(3D code data)
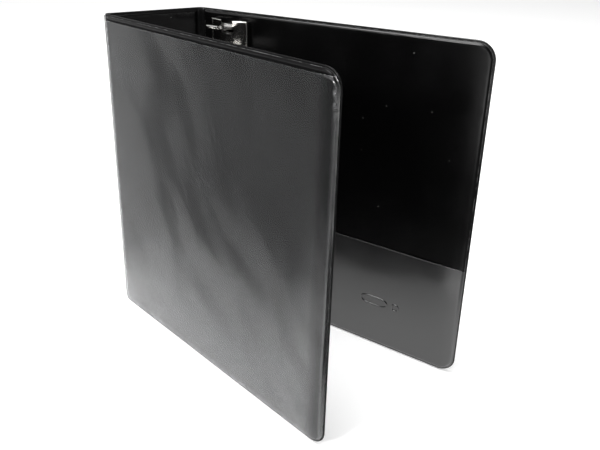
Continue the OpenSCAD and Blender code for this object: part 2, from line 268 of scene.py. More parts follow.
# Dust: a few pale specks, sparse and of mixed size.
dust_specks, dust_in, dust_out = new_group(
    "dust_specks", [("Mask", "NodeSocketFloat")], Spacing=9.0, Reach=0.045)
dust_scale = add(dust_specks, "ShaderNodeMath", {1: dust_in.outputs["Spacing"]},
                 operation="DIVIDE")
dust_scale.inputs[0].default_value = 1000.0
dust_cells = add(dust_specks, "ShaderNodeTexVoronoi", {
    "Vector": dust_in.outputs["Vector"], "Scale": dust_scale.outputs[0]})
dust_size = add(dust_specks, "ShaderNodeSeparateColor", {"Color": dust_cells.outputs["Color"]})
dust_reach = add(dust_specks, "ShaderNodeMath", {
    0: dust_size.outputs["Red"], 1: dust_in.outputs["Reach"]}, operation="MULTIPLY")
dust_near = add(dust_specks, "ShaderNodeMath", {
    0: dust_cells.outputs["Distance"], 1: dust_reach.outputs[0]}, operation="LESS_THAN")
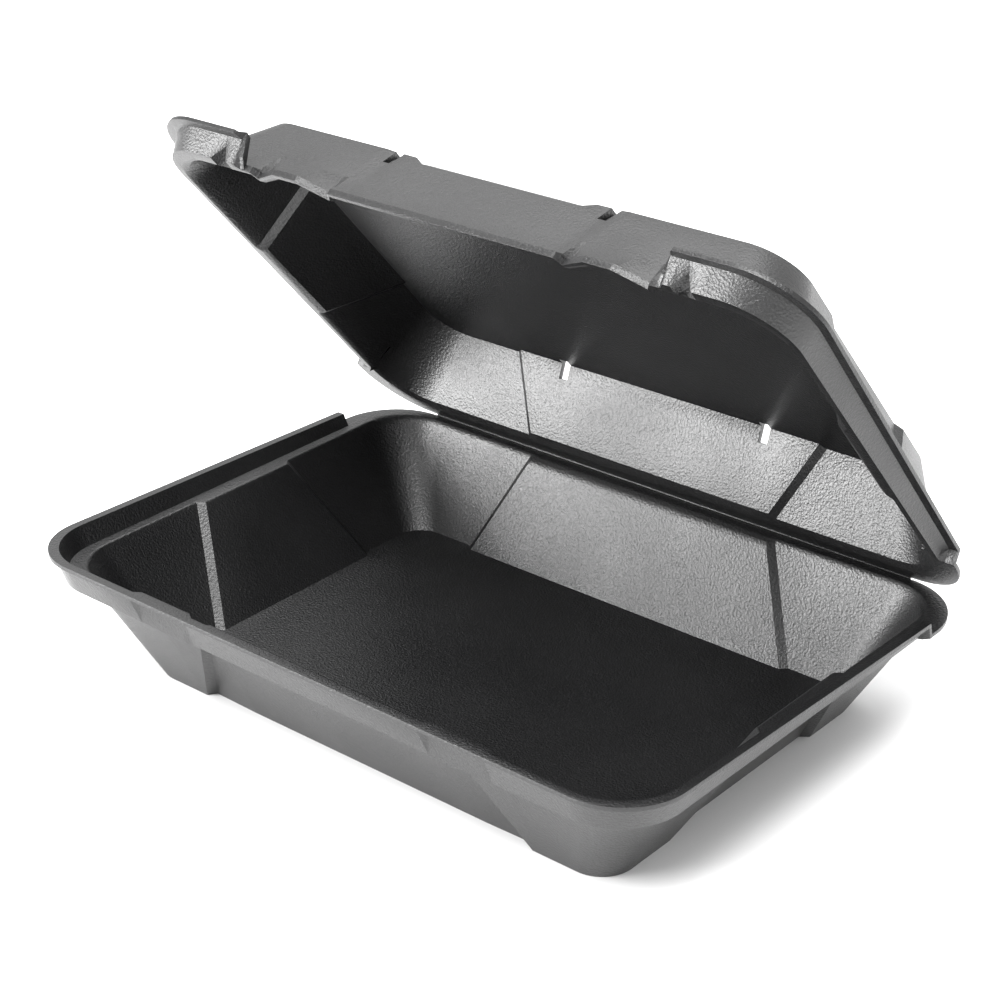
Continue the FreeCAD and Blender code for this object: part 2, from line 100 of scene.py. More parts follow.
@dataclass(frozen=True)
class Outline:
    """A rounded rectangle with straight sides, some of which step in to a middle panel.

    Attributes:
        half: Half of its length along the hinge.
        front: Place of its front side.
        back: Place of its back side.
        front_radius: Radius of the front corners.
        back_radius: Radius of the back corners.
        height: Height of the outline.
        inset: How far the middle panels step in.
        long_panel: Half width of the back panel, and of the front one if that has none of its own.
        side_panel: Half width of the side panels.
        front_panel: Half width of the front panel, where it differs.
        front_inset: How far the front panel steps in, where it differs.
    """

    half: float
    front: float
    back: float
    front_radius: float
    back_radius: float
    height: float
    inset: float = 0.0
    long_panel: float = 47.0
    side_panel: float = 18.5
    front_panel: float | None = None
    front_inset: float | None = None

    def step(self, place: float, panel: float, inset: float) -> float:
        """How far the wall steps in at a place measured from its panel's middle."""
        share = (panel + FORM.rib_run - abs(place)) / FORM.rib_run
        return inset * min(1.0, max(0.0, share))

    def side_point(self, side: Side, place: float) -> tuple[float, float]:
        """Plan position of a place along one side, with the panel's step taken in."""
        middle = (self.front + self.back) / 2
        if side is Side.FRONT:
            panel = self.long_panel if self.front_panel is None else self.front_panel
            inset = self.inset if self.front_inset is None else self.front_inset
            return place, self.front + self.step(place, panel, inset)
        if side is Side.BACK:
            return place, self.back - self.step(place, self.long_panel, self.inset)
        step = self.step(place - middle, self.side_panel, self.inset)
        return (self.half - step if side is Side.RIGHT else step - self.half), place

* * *

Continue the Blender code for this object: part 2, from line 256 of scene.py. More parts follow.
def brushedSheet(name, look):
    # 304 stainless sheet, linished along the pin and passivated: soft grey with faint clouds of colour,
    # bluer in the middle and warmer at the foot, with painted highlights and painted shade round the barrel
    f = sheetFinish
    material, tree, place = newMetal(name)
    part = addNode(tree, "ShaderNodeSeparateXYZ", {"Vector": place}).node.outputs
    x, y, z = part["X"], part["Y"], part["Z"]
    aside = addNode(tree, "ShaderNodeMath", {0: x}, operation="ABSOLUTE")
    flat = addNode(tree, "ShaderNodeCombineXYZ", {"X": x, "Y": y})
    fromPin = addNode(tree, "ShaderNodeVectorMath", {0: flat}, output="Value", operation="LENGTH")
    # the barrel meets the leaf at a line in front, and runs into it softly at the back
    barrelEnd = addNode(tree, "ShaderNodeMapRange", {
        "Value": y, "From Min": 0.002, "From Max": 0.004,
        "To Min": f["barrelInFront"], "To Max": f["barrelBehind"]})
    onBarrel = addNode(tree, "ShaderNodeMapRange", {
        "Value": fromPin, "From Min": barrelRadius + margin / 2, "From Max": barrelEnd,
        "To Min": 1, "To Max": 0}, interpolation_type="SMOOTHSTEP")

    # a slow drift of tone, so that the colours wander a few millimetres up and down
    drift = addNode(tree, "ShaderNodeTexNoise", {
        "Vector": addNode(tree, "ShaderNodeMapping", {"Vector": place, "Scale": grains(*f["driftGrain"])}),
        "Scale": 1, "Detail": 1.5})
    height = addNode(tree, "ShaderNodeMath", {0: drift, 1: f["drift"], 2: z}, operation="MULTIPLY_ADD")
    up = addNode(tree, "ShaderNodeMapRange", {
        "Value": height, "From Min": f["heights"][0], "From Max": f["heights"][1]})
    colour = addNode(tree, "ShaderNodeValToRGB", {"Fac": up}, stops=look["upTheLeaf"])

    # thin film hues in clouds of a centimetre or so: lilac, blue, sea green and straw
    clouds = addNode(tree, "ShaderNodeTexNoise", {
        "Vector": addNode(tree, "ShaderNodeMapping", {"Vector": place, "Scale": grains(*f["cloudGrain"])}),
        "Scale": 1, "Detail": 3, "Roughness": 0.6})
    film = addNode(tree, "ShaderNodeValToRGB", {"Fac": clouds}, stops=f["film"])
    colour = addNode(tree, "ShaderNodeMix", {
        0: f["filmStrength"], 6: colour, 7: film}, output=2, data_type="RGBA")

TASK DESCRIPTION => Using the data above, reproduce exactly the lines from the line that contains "Continue the FreeCAD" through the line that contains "a middle panel.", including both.

WRITTEN RESPONSE =>
Continue the FreeCAD and Blender code for this object: part 2, from line 100 of scene.py. More parts follow.
@dataclass(frozen=True)
class Outline:
    """A rounded rectangle with straight sides, some of which step in to a middle panel.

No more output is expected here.